WHAT IS BEING ASKED
Set down each line from the one containing "add('handlebar', handlebar(), silver);" to the one containing "before = set(bpy.data.objects)", inclusive, exactly as written and with nothing further.

### PROVIDED DATA

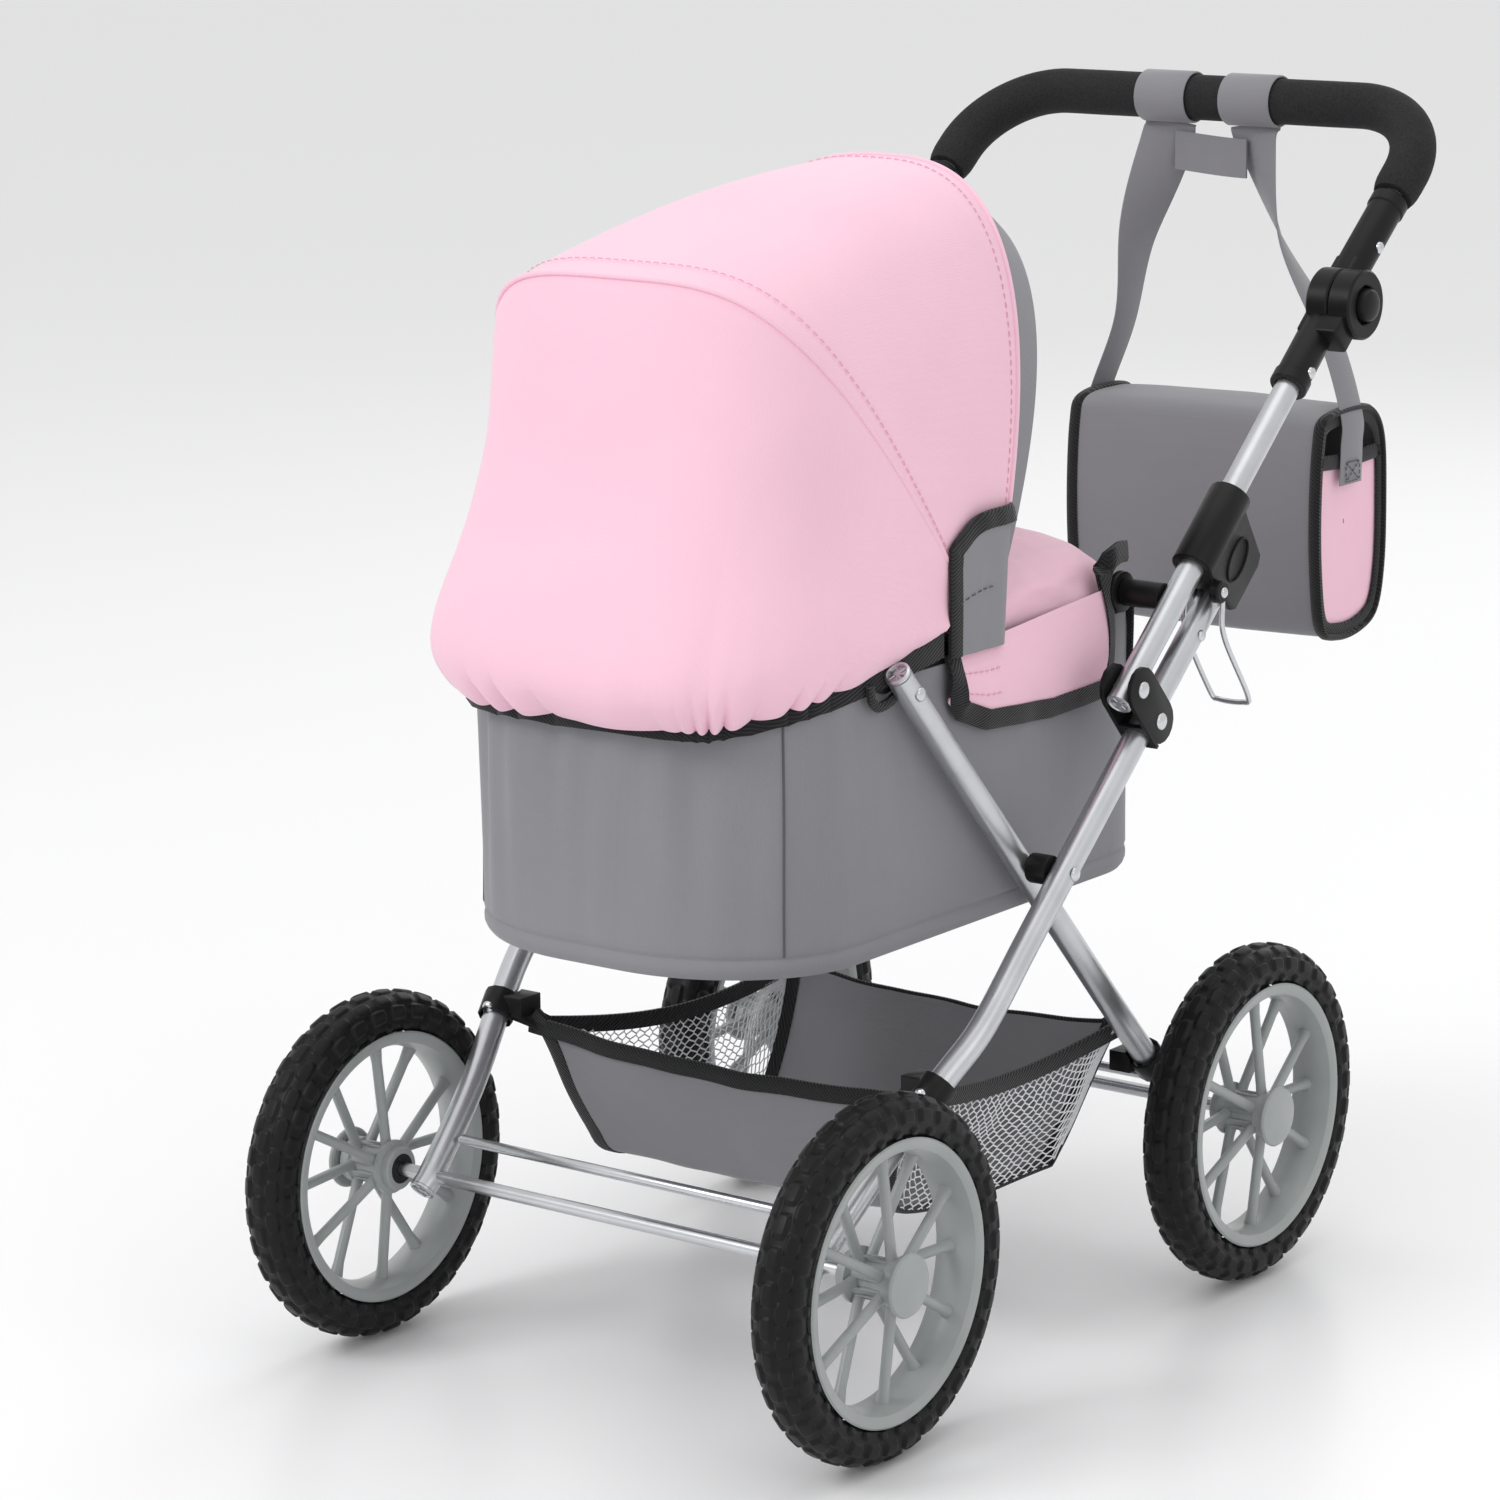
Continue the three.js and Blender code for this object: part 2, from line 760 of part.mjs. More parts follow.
function hoodRearPanel() {
  return hoodSheet((t, u) => {
    const s = 0.006 + 0.994 * t;
    const front = archPoint(u, frontBow);
    const rear = archPoint(u, rimBow);
    const chord = front.clone().lerp(rear, s);
    const angle = THREE.MathUtils.lerp(frontBow.angle, rimBow.angle, s);
    const round = archPoint(u, {
      reach: THREE.MathUtils.lerp(frontBow.reach, rimBow.reach, s),
      angle,
      fullness: THREE.MathUtils.lerp(frontBow.fullness, rimBow.fullness, s),
    });
    return chord.lerp(round, 0.35);
  }, 5);
}

function bowWire(bow) {
  const points = [];
  for (let j = 0; j <= 24; j++) {
    const u = THREE.MathUtils.lerp(0.035, Math.PI - 0.035, j / 24);
    points.push(archPoint(u, bow, 6.5));
  }
  return pipe(new THREE.CatmullRomCurve3(points), 2, 18, 0, 6);
}

// ---------------------------------------------------------------- basket
function frustumCorners(top, bottom, inset, floorRise) {
  const ring = (edge, rise) => [
    [inset - edge.half0, edge.y0 + inset, edge.z0 + rise],
    [edge.half0 - inset, edge.y0 + inset, edge.z0 + rise],
    [edge.half1 - inset, edge.y1 - inset, edge.z1 + rise],
    [inset - edge.half1, edge.y1 - inset, edge.z1 + rise],
  ];
  const low = ring(bottom, floorRise);
  const high = ring(top, 0);
  return [...low, ...high];
}

function basket() {
  const top = { half0: 136, half1: 120, y0: 92, y1: 318, z0: 170, z1: 156 };
  const bottom = { half0: 106, half1: 106, y0: 114, y1: 266, z0: 88, z1: 74 };
  const outer = frustumCorners(top, bottom, 0, 0);
  const inner = frustumCorners(top, bottom, 2.5, 2.5);
  const index = [];
  const quad = (a, b, c, d) => index.push(a, b, c, a, c, d);
  quad(3, 2, 1, 0);
  quad(8, 9, 10, 11);
  for (let i = 0; i < 4; i++) {
    const j = (i + 1) % 4;
    quad(i, j, j + 4, i + 4);
    quad(j + 8, i + 8, i + 12, j + 12);
    quad(i + 4, j + 4, j + 12, i + 12);
  }
  const geometry = new THREE.BufferGeometry();
  geometry.setAttribute('position', new THREE.Float32BufferAttribute([...outer, ...inner].flat(), 3));
  geometry.setIndex(index);
  return geometry;
}

// ---------------------------------------------------------------- bag
// A soft case whose flap closes its top and front; the mouth shows as a slot above each gusset.
function bagBody() {
  const { low, high, wall } = bag;
  const outer = block(low, high);
  const inner = block(
    low.map((v) => v + wall),
    high.map((v) => v - wall),
  );
  const slot = block([low[0] - 5, low[1] + 12, high[2] - 26], [high[0] + 5, high[1] - 12, high[2] - 6]);
  return cut(outer, inner, slot);
}

// The strap: a loop over the push bar for each tail, a tab between them, and the tails
// down to the gussets.
function bagStrap() {
  const barAt = step(knuckle, gripTilt, gripReach);
  const inner = gripRadius + 0.8;
  const outer = inner + 2.2;
  const half = 18;
  const loops = strapX.map((x) =>
    facingOut(
      turned(
        [
          [inner, x - half],
          [outer, x - half],
          [outer, x + half],
          [inner, x + half],
          [inner, x - half],
        ],
        barAt,
        14,
      ),
    ),
  );
  const tabTop = barAt[1] - inner - 1;
  const tab = block(
    [strapX[0] - half, barAt[0] - 1.2, tabTop - 26],
    [strapX[1] + half, barAt[0] + 1.2, tabTop],
  );
  const tailTop = tabTop - 10;
  const tailEnd = bag.high[2] - 42;
  const gussets = [bag.low[0] - 1.6, bag.high[0] + 1.6];
  const tails = strapX.map((x, i) => {
    const outward = i === 0 ? -1 : 1;
    const from = new THREE.Vector2(x, tailTop);
    const to = new THREE.Vector2(gussets[i], bag.high[2] - 4);
    const shape = new THREE.Shape();
    shape.moveTo(from.x - outward * 1.2, from.y);
    shape.lineTo(to.x - outward * 1.2, to.y + 8);
    shape.lineTo(to.x - outward * 1.2, tailEnd);
    shape.lineTo(to.x + outward * 1.2, tailEnd);
    shape.lineTo(to.x + outward * 1.2, to.y + 8);
    shape.lineTo(from.x + outward * 1.6, from.y + 2);
    shape.closePath();
    const strip = new THREE.ExtrudeGeometry(shape, { depth: 30, bevelEnabled: false });
    const upright = new THREE.Matrix4().makeBasis(
      new THREE.Vector3(1, 0, 0),
      new THREE.Vector3(0, 0, 1),
      new THREE.Vector3(0, -1, 0),
    );
    strip.applyMatrix4(upright).translate(0, barAt[0] + 15, 0);
    return facingOut(strip);
  });
  return join(...loops, tab, ...tails);
}

// ---------------------------------------------------------------- assembly
add('front_axle', axleRod(0), steel);
add('rear_axle', axleRod(wheel.base), steel);
add('front_brace', braceRod(brace.front, frontFootX + 1), steel);
add('rear_brace', braceRod(brace.rear, rearLegX), steel);

for (const [name, side] of sides) {
  add(`front_leg_${name}`, frontLeg(side), silver);
  add(`rear_leg_${name}`, rearLeg(side), silver);
  add(`crossing_bush_${name}`, crossingBush(side), blackPlastic);
  const frontClamp = basketClamp(frontLegPath(side), clampAt.front, side, [-12, 6, 2]);
  const rearClamp = basketClamp(rearLegPath(side), clampAt.rear, side, [-12, -4, 0]);
  add(`front_basket_clamp_${name}`, frontClamp, blackPlastic);
  add(`rear_basket_clamp_${name}`, rearClamp, blackPlastic);
  add(`fold_bracket_${name}`, foldBracket(side), blackPlastic);
  add(`handle_tube_${name}`, handleTube(side), silver);
  add(`knuckle_lower_${name}`, knuckleLower(side), blackPlastic);
  add(`knuckle_upper_${name}`, knuckleUpper(side), blackPlastic);
  add(`knuckle_button_${name}`, knuckleButton(side), blackPlastic);
  add(`slide_lock_${name}`, slideLock(side), blackPlastic);
  add(`release_bail_${name}`, releaseBail(side), steel);
  add(`cot_bracket_${name}`, cotBracket(side), blackPlastic);
  add(`cot_catch_${name}`, cotCatch(side), blackPlastic);
  add(`cot_peg_${name}`, cotPeg(side), blackPlastic);
  for (const [end, y] of [
    ['front', 0],
    ['rear', wheel.base],
  ]) {
    const centre = [y, wheel.radius];
    add(`${end}_tyre_${name}`, tyre(centre, side), tyreRubber);
    add(`${end}_wheel_${name}`, spokedWheel(centre, side), greyPlastic);
    add(`${end}_hub_cap_${name}`, hubCap(centre, side), greyPlastic);
  }
}

add('handlebar', handlebar(), silver);
add('foam_grip', foamGrip(), foamRubber);
add('basket', basket(), greyFabric);
add('cot_tub', cotTub(), greyFabric);
add('cot_rim', cotRim(), blackPlastic);
add('base_board', baseBoard(), boardFinish);
add('mattress', mattress(), padFabric);
add('cover', cover(), pinkFabric);
add('hood_front_panel', hoodFrontPanel(), pinkFabric);
add('hood_rear_panel', hoodRearPanel(), pinkFabric);
add('hood_front_bow', bowWire(frontBow), steel);
add('hood_rim_bow', bowWire(rimBow), steel);
add('bag', bagBody(), greyFabric);
add('bag_strap', bagStrap(), greyFabric);

export default group;
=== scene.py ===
"""The looks of a doll's pram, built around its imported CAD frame.

Everything is in metres in the shared frame: +Z up, the pram faces -Y, +X is the pusher's left.
Places that repeat the CAD's driving dimensions are given in millimetres from the front axle
and the floor, and `at` turns them into the shared frame.
"""
import math

import bmesh
import bpy
import numpy as np
from mathutils import Matrix, Vector, noise


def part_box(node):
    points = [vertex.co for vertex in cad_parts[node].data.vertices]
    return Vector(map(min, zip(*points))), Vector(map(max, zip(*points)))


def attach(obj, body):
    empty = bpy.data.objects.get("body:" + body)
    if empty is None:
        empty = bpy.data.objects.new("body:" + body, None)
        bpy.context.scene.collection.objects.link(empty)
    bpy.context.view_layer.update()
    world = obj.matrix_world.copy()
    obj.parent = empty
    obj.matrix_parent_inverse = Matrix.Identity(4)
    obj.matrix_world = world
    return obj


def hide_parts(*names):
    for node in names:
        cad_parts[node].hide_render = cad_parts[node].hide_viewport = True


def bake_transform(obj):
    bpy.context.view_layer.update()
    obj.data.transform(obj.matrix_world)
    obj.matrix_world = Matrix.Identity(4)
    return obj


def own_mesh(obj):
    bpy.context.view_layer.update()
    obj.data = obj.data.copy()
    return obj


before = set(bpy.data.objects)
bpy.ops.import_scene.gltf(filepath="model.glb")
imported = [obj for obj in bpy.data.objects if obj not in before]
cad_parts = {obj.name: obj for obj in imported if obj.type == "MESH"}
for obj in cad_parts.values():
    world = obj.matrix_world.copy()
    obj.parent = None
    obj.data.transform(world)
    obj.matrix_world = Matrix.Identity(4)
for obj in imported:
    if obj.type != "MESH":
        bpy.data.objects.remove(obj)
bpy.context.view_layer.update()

MM = 0.001
SIDES = (("left", 1), ("right", -1))


def middle(node):
    low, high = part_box(node)
    return (low + high) / 2


AXLE = middle("front_axle")
WHEELBASE = (middle("rear_axle").y - AXLE.y) / MM
HALF_TRACK = middle("front_tyre_left").x / MM
WHEEL_RADIUS = middle("front_tyre_left").z / MM


def at(x, y, z):
    """A point given in millimetres from the front axle and the floor, in the shared frame."""
    return Vector((x * MM, AXLE.y + y * MM, z * MM))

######

TASK OUTPUT
add('handlebar', handlebar(), silver);
add('foam_grip', foamGrip(), foamRubber);
add('basket', basket(), greyFabric);
add('cot_tub', cotTub(), greyFabric);
add('cot_rim', cotRim(), blackPlastic);
add('base_board', baseBoard(), boardFinish);
add('mattress', mattress(), padFabric);
add('cover', cover(), pinkFabric);
add('hood_front_panel', hoodFrontPanel(), pinkFabric);
add('hood_rear_panel', hoodRearPanel(), pinkFabric);
add('hood_front_bow', bowWire(frontBow), steel);
add('hood_rim_bow', bowWire(rimBow), steel);
add('bag', bagBody(), greyFabric);
add('bag_strap', bagStrap(), greyFabric);

export default group;
=== scene.py ===
"""The looks of a doll's pram, built around its imported CAD frame.

Everything is in metres in the shared frame: +Z up, the pram faces -Y, +X is the pusher's left.
Places that repeat the CAD's driving dimensions are given in millimetres from the front axle
and the floor, and `at` turns them into the shared frame.
"""
import math

import bmesh
import bpy
import numpy as np
from mathutils import Matrix, Vector, noise


def part_box(node):
    points = [vertex.co for vertex in cad_parts[node].data.vertices]
    return Vector(map(min, zip(*points))), Vector(map(max, zip(*points)))


def attach(obj, body):
    empty = bpy.data.objects.get("body:" + body)
    if empty is None:
        empty = bpy.data.objects.new("body:" + body, None)
        bpy.context.scene.collection.objects.link(empty)
    bpy.context.view_layer.update()
    world = obj.matrix_world.copy()
    obj.parent = empty
    obj.matrix_parent_inverse = Matrix.Identity(4)
    obj.matrix_world = world
    return obj


def hide_parts(*names):
    for node in names:
        cad_parts[node].hide_render = cad_parts[node].hide_viewport = True


def bake_transform(obj):
    bpy.context.view_layer.update()
    obj.data.transform(obj.matrix_world)
    obj.matrix_world = Matrix.Identity(4)
    return obj


def own_mesh(obj):
    bpy.context.view_layer.update()
    obj.data = obj.data.copy()
    return obj


before = set(bpy.data.objects)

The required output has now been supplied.